## Supplied records
· · · ·

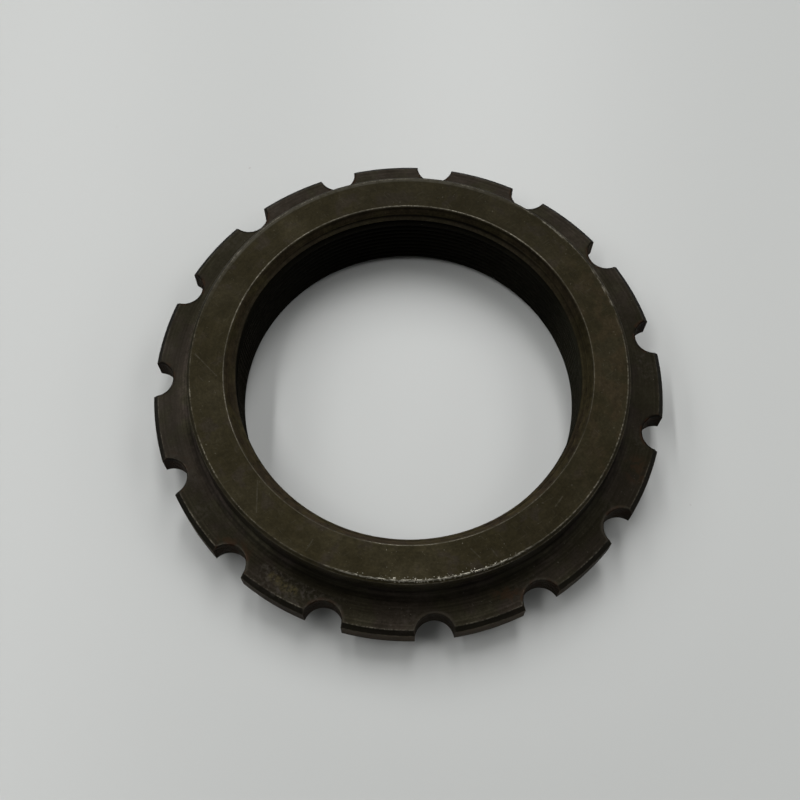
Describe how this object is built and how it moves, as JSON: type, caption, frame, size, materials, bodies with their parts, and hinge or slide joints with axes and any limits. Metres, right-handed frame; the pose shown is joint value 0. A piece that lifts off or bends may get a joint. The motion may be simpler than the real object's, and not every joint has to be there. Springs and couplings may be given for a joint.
{
  "type": "adjusting ring nut",
  "caption": "Notched ring nut: a toothed flange with a raised boss above, a low hub below and a large threaded bore.",
  "frame": {"origin": "on the nut's axis, at the seat face under the hub", "axes": "+Z along the thread's axis, out of the boss; +X through the middle of a tooth"},
  "size_m": [0.1398, 0.14, 0.026],
  "materials": {
    "blackened_steel": "satin"
  },
  "bodies": {
    "root": {"ring_nut": "blackened_steel"}
  },
  "joints": []
}
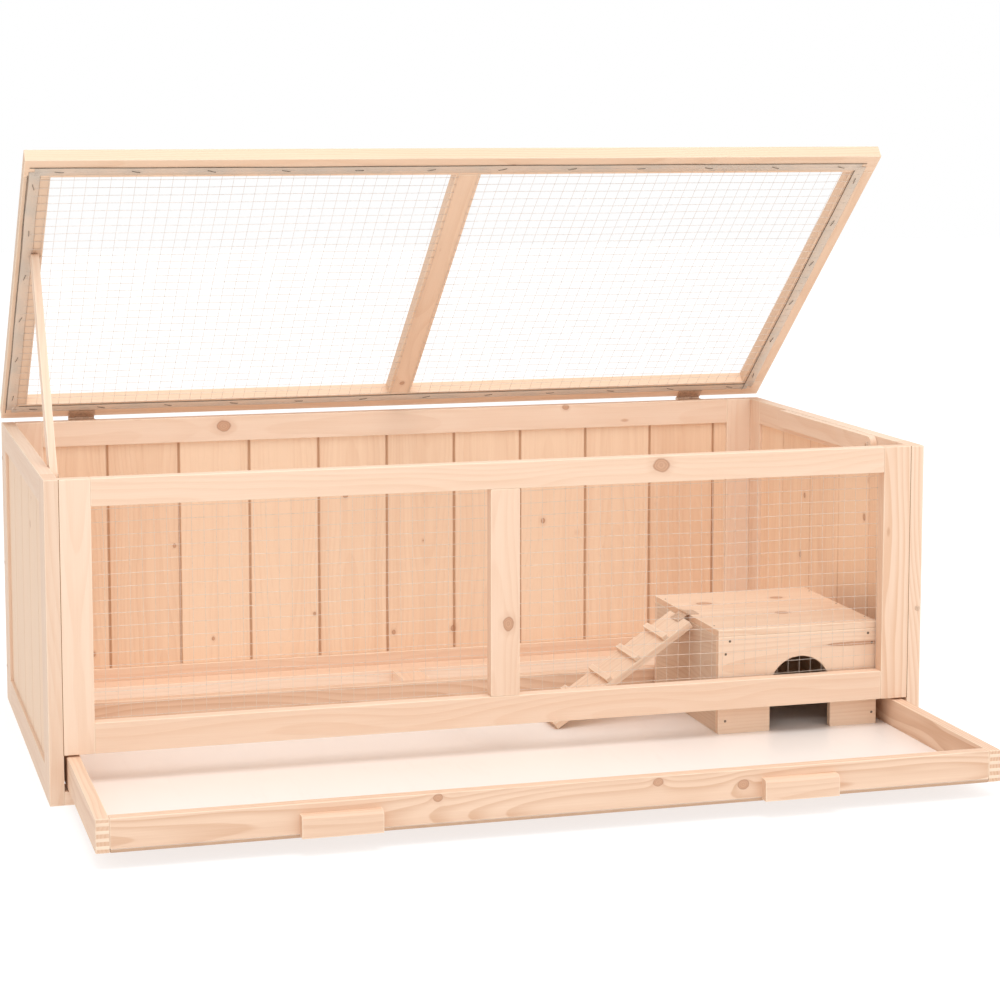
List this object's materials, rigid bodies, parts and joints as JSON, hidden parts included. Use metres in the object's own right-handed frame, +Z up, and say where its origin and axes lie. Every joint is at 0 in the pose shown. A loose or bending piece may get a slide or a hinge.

· · · ·

## Problem to work on
In the listing above, count each line that holds the string "origin". Give the number only.

## Written answer
2